-- Task instructions --
The listing below is to be output in its exact form.

►

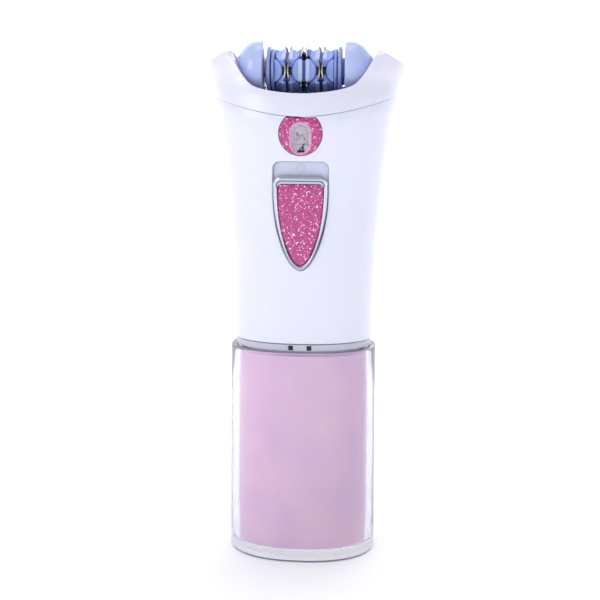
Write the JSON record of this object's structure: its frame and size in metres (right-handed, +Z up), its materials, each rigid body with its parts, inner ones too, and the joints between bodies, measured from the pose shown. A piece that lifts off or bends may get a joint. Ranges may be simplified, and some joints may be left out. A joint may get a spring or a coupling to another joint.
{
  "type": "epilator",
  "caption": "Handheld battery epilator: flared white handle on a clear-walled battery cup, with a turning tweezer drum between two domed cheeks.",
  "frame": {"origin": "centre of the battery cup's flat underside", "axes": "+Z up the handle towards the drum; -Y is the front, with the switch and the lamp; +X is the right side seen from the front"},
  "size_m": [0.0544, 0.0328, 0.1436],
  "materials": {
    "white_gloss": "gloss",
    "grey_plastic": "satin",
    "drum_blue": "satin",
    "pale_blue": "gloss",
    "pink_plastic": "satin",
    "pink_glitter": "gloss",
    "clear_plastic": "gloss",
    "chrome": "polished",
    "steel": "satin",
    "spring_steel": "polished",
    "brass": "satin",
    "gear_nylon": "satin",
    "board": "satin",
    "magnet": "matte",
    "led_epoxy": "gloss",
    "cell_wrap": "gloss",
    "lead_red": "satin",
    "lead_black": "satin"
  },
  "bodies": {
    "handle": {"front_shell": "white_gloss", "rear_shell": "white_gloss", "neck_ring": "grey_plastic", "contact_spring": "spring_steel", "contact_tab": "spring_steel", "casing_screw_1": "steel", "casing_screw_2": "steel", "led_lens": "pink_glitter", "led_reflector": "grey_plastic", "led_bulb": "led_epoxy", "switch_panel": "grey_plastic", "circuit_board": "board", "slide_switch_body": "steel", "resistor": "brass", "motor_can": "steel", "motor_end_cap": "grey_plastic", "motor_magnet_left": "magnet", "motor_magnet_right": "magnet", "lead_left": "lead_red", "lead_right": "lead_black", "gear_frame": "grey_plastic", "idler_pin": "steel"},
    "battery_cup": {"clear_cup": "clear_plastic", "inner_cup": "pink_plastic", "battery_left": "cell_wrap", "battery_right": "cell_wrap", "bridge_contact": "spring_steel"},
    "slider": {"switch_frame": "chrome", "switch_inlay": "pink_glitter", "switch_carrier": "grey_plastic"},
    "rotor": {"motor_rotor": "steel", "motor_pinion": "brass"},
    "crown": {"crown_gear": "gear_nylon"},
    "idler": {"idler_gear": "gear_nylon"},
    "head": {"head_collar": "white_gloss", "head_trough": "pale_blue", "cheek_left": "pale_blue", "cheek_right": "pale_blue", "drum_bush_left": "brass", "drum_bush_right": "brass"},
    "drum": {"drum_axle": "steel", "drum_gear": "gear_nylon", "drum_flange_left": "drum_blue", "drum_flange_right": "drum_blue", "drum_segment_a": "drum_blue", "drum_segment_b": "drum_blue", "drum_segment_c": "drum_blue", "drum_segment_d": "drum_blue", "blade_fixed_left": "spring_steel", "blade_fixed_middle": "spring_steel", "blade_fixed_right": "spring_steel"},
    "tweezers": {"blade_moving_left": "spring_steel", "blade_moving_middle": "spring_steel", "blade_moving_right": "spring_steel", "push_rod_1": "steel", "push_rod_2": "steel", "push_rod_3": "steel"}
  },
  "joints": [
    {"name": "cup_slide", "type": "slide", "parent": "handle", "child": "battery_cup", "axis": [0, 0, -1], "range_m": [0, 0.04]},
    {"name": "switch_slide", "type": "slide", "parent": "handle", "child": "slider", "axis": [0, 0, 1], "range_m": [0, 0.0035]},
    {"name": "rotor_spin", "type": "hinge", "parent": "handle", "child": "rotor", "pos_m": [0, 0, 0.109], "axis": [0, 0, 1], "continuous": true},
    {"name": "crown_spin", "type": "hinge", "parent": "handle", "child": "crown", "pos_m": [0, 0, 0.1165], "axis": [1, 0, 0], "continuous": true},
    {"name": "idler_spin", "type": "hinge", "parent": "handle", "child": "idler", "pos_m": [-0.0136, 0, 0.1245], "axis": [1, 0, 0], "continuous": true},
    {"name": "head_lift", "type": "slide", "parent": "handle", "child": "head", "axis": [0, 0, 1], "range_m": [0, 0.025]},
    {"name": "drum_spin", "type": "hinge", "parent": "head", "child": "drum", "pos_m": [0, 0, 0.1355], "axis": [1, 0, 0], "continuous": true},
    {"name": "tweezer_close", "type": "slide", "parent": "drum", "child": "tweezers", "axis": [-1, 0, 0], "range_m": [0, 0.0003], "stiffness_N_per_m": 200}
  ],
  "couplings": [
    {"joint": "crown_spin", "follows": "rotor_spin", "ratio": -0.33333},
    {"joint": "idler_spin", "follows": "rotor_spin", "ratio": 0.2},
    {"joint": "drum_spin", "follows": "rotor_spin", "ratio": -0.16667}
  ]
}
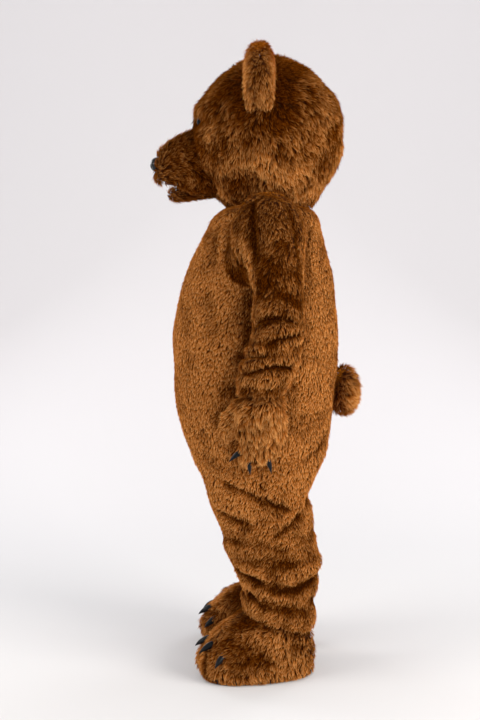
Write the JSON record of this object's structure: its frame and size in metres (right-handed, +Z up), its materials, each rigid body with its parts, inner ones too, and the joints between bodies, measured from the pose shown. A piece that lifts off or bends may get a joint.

◄

-- Answer to the task --
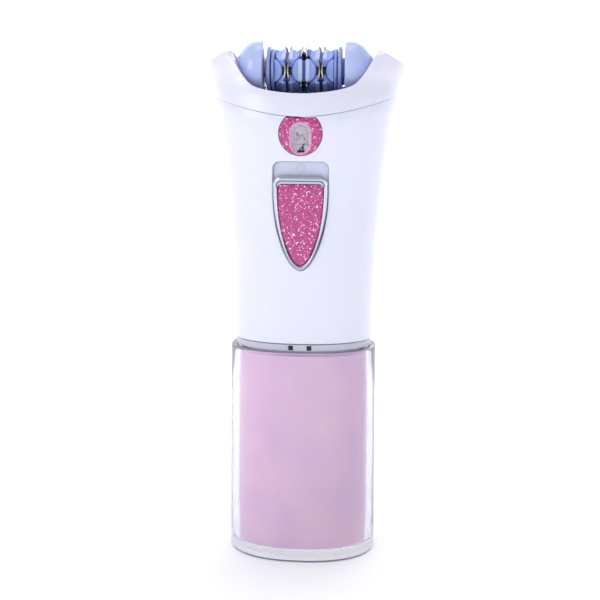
Write the JSON record of this object's structure: its frame and size in metres (right-handed, +Z up), its materials, each rigid body with its parts, inner ones too, and the joints between bodies, measured from the pose shown. A piece that lifts off or bends may get a joint. Ranges may be simplified, and some joints may be left out. A joint may get a spring or a coupling to another joint.
{
  "type": "epilator",
  "caption": "Handheld battery epilator: flared white handle on a clear-walled battery cup, with a turning tweezer drum between two domed cheeks.",
  "frame": {"origin": "centre of the battery cup's flat underside", "axes": "+Z up the handle towards the drum; -Y is the front, with the switch and the lamp; +X is the right side seen from the front"},
  "size_m": [0.0544, 0.0328, 0.1436],
  "materials": {
    "white_gloss": "gloss",
    "grey_plastic": "satin",
    "drum_blue": "satin",
    "pale_blue": "gloss",
    "pink_plastic": "satin",
    "pink_glitter": "gloss",
    "clear_plastic": "gloss",
    "chrome": "polished",
    "steel": "satin",
    "spring_steel": "polished",
    "brass": "satin",
    "gear_nylon": "satin",
    "board": "satin",
    "magnet": "matte",
    "led_epoxy": "gloss",
    "cell_wrap": "gloss",
    "lead_red": "satin",
    "lead_black": "satin"
  },
  "bodies": {
    "handle": {"front_shell": "white_gloss", "rear_shell": "white_gloss", "neck_ring": "grey_plastic", "contact_spring": "spring_steel", "contact_tab": "spring_steel", "casing_screw_1": "steel", "casing_screw_2": "steel", "led_lens": "pink_glitter", "led_reflector": "grey_plastic", "led_bulb": "led_epoxy", "switch_panel": "grey_plastic", "circuit_board": "board", "slide_switch_body": "steel", "resistor": "brass", "motor_can": "steel", "motor_end_cap": "grey_plastic", "motor_magnet_left": "magnet", "motor_magnet_right": "magnet", "lead_left": "lead_red", "lead_right": "lead_black", "gear_frame": "grey_plastic", "idler_pin": "steel"},
    "battery_cup": {"clear_cup": "clear_plastic", "inner_cup": "pink_plastic", "battery_left": "cell_wrap", "battery_right": "cell_wrap", "bridge_contact": "spring_steel"},
    "slider": {"switch_frame": "chrome", "switch_inlay": "pink_glitter", "switch_carrier": "grey_plastic"},
    "rotor": {"motor_rotor": "steel", "motor_pinion": "brass"},
    "crown": {"crown_gear": "gear_nylon"},
    "idler": {"idler_gear": "gear_nylon"},
    "head": {"head_collar": "white_gloss", "head_trough": "pale_blue", "cheek_left": "pale_blue", "cheek_right": "pale_blue", "drum_bush_left": "brass", "drum_bush_right": "brass"},
    "drum": {"drum_axle": "steel", "drum_gear": "gear_nylon", "drum_flange_left": "drum_blue", "drum_flange_right": "drum_blue", "drum_segment_a": "drum_blue", "drum_segment_b": "drum_blue", "drum_segment_c": "drum_blue", "drum_segment_d": "drum_blue", "blade_fixed_left": "spring_steel", "blade_fixed_middle": "spring_steel", "blade_fixed_right": "spring_steel"},
    "tweezers": {"blade_moving_left": "spring_steel", "blade_moving_middle": "spring_steel", "blade_moving_right": "spring_steel", "push_rod_1": "steel", "push_rod_2": "steel", "push_rod_3": "steel"}
  },
  "joints": [
    {"name": "cup_slide", "type": "slide", "parent": "handle", "child": "battery_cup", "axis": [0, 0, -1], "range_m": [0, 0.04]},
    {"name": "switch_slide", "type": "slide", "parent": "handle", "child": "slider", "axis": [0, 0, 1], "range_m": [0, 0.0035]},
    {"name": "rotor_spin", "type": "hinge", "parent": "handle", "child": "rotor", "pos_m": [0, 0, 0.109], "axis": [0, 0, 1], "continuous": true},
    {"name": "crown_spin", "type": "hinge", "parent": "handle", "child": "crown", "pos_m": [0, 0, 0.1165], "axis": [1, 0, 0], "continuous": true},
    {"name": "idler_spin", "type": "hinge", "parent": "handle", "child": "idler", "pos_m": [-0.0136, 0, 0.1245], "axis": [1, 0, 0], "continuous": true},
    {"name": "head_lift", "type": "slide", "parent": "handle", "child": "head", "axis": [0, 0, 1], "range_m": [0, 0.025]},
    {"name": "drum_spin", "type": "hinge", "parent": "head", "child": "drum", "pos_m": [0, 0, 0.1355], "axis": [1, 0, 0], "continuous": true},
    {"name": "tweezer_close", "type": "slide", "parent": "drum", "child": "tweezers", "axis": [-1, 0, 0], "range_m": [0, 0.0003], "stiffness_N_per_m": 200}
  ],
  "couplings": [
    {"joint": "crown_spin", "follows": "rotor_spin", "ratio": -0.33333},
    {"joint": "idler_spin", "follows": "rotor_spin", "ratio": 0.2},
    {"joint": "drum_spin", "follows": "rotor_spin", "ratio": -0.16667}
  ]
}
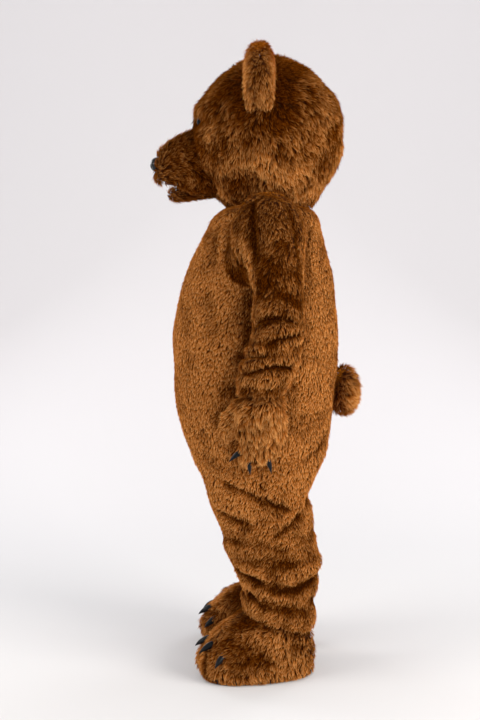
Write the JSON record of this object's structure: its frame and size in metres (right-handed, +Z up), its materials, each rigid body with its parts, inner ones too, and the joints between bodies, measured from the pose shown. A piece that lifts off or bends may get a joint.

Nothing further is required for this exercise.